| The request |
Output exactly the lines that run from the line containing "head.add(shadeFrame);" through the line containing "obj.parent = None", with both ends included.
- - - - - - -
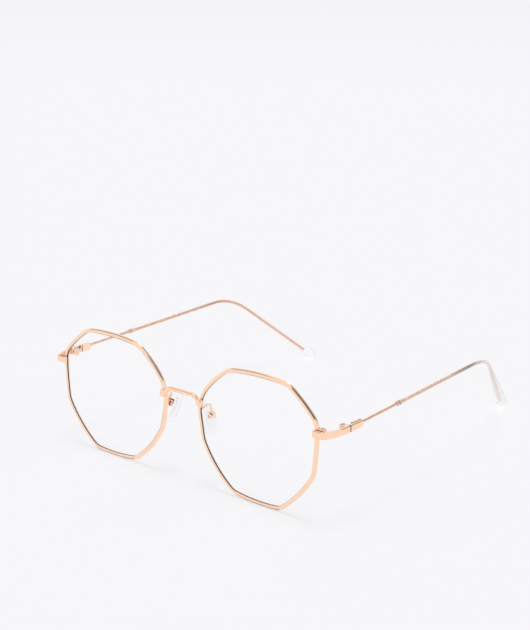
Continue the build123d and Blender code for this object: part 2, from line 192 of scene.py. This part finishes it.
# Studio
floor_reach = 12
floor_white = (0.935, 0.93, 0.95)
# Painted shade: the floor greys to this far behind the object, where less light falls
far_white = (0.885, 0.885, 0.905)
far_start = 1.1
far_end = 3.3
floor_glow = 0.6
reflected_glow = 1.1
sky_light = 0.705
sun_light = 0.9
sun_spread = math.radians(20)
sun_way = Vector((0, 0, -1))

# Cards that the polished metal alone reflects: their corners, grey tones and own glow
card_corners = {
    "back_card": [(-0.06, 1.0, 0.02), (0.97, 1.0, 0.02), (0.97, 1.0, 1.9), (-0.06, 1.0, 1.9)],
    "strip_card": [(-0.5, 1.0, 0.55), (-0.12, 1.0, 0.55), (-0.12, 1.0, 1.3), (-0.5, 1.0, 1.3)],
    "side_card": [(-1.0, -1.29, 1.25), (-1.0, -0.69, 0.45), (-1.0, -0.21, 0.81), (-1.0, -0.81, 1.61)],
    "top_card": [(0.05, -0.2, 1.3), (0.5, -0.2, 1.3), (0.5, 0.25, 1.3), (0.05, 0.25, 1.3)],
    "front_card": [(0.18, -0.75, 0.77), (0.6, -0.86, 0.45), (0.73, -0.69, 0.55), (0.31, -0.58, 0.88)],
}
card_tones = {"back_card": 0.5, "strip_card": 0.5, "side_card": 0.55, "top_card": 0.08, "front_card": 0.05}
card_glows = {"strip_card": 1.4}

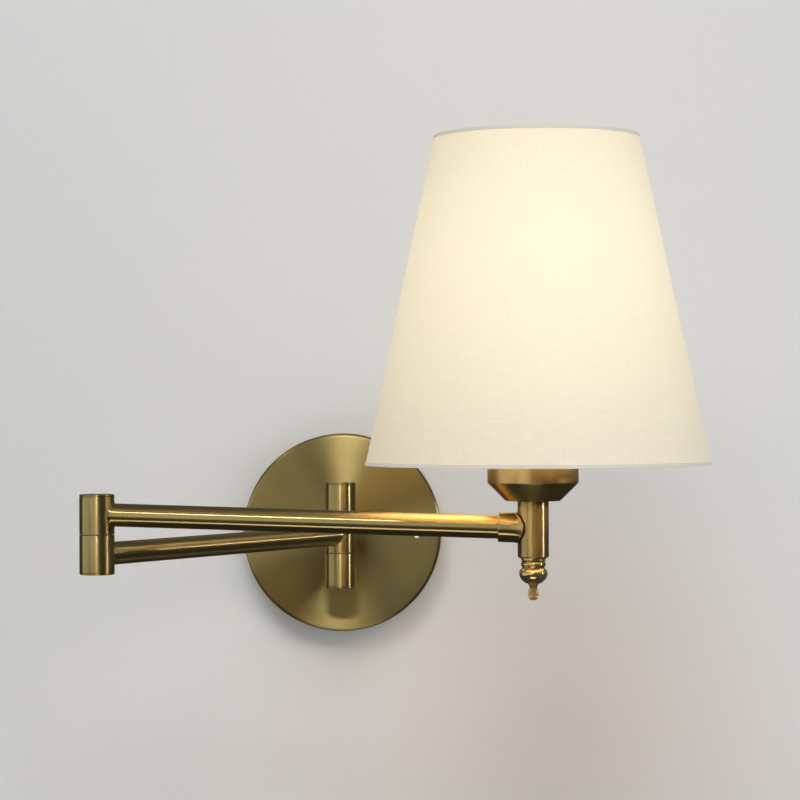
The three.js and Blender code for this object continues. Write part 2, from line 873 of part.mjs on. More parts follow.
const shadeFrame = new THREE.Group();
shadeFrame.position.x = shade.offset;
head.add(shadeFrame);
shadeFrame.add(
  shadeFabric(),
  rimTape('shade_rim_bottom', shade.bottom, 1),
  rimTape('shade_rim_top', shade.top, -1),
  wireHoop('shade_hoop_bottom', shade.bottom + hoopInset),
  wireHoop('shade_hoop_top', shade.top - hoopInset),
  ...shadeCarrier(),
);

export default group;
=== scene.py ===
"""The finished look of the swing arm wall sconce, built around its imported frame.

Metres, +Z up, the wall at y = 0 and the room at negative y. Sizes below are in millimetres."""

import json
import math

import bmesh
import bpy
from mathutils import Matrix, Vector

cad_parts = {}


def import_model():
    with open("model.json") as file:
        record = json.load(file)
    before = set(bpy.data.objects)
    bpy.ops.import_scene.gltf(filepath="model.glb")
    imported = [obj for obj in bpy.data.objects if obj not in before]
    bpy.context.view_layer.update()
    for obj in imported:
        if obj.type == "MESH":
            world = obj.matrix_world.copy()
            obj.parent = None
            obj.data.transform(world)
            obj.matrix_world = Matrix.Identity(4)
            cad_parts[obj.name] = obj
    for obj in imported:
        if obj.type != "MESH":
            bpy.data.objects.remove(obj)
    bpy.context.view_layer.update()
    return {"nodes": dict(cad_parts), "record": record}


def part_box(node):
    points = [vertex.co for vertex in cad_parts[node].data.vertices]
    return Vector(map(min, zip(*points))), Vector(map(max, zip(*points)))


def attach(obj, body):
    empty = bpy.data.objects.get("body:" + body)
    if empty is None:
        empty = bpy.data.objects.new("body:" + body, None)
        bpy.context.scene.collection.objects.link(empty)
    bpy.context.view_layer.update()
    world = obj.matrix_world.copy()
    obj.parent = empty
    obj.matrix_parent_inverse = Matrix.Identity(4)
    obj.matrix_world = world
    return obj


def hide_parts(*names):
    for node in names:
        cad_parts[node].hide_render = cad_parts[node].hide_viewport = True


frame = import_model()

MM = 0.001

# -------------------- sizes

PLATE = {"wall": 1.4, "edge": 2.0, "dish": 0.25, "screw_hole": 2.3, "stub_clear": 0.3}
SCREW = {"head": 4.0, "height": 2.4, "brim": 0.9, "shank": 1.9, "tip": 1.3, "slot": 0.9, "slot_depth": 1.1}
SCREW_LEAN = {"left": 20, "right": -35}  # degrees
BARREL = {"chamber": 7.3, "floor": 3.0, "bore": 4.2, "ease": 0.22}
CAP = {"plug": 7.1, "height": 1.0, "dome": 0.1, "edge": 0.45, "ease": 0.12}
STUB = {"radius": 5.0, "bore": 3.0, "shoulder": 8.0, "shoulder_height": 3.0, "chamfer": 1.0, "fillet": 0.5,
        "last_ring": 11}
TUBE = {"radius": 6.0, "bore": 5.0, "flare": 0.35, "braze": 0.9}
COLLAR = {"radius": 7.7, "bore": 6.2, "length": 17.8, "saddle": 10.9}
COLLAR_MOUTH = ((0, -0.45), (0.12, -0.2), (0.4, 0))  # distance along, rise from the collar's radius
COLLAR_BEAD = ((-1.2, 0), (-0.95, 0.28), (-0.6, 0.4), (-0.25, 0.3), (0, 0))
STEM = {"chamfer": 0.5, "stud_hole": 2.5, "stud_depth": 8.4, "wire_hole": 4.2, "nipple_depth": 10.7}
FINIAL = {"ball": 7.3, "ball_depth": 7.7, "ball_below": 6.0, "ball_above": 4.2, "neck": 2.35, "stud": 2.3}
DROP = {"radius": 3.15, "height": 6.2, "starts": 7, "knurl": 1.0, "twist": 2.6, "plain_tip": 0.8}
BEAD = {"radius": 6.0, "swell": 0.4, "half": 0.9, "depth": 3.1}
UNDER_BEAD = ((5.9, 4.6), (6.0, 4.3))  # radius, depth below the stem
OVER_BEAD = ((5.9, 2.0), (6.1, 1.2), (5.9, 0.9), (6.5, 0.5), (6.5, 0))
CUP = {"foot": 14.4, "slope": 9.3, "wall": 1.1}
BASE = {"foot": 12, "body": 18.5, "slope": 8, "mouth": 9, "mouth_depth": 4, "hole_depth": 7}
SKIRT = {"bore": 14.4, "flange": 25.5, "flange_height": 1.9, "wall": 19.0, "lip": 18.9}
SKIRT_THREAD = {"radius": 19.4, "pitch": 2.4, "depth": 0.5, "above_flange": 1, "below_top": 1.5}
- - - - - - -
| Output |
head.add(shadeFrame);
shadeFrame.add(
  shadeFabric(),
  rimTape('shade_rim_bottom', shade.bottom, 1),
  rimTape('shade_rim_top', shade.top, -1),
  wireHoop('shade_hoop_bottom', shade.bottom + hoopInset),
  wireHoop('shade_hoop_top', shade.top - hoopInset),
  ...shadeCarrier(),
);

export default group;
=== scene.py ===
"""The finished look of the swing arm wall sconce, built around its imported frame.

Metres, +Z up, the wall at y = 0 and the room at negative y. Sizes below are in millimetres."""

import json
import math

import bmesh
import bpy
from mathutils import Matrix, Vector

cad_parts = {}


def import_model():
    with open("model.json") as file:
        record = json.load(file)
    before = set(bpy.data.objects)
    bpy.ops.import_scene.gltf(filepath="model.glb")
    imported = [obj for obj in bpy.data.objects if obj not in before]
    bpy.context.view_layer.update()
    for obj in imported:
        if obj.type == "MESH":
            world = obj.matrix_world.copy()
            obj.parent = None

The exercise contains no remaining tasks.